The research on seasonal variations depends on the selection of the parameters which contain hidden and visible information on seasonality. The Tree-Parameter Classification Model is created by choosing the following parameters: average (AVG), spread ratio (SR), and correlation matrix (C_x). The results show that out of all investigated variables, the chosen three variables (AVG, SR, and C_x) contain the local patterns that are suitable to research and determine seasonality patterns. The selected three variables are independent among themselves (proved with ANOVA). The AVG variable shows the sample mean values of ViT every month over 21 years (from 1998 to 2018). The SR variable determines the local patterns of each month, i.e., it shows how much change could be expected in the sample average value.

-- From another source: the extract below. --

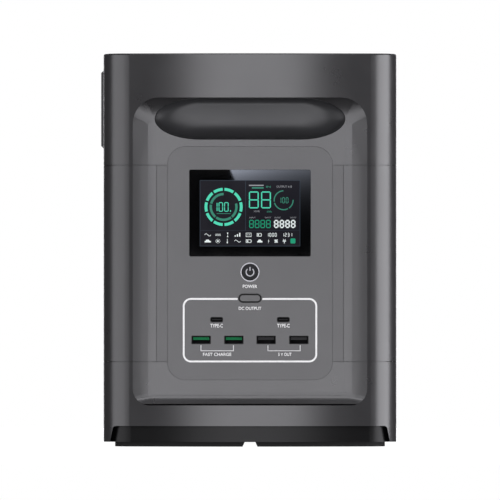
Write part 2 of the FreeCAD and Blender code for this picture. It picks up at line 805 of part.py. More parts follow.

The C_x variable shows correlations between months over the year. The proposed model is created on the example of the Croatian nautical ports.

The proposed model classifies a nautical year into two main periods: in-season (months from May to October) and off-season (January to March, and November and December). Furthermore, the in-season period is classified into pre-season (May), mid-season (June and September), peak-season (July and August), and post-season (October).

Also, there is the question of the month of April. According to the proposed model, it could be placed either in the off-season or in the in-season period (cluster). Based on the circumstances of the particular nautical year, further investigation of the pre-season period is recommended to classify April.

The model could be used in practical applications, which is an additional contribution to the research. According to the results of the study, the proposed Three-Parameter Classification Model could broadly be used as an analytical framework in developing strategic plans for countries with a strong maritime and tourist orientation (e.g., Croatia, Montenegro, Greece, and Turkey). The proposed model could notably be used as a scientific application in creating seasonal strategies.

Further research should include more variables that can affect organizational performance and enable the development of a more robust model.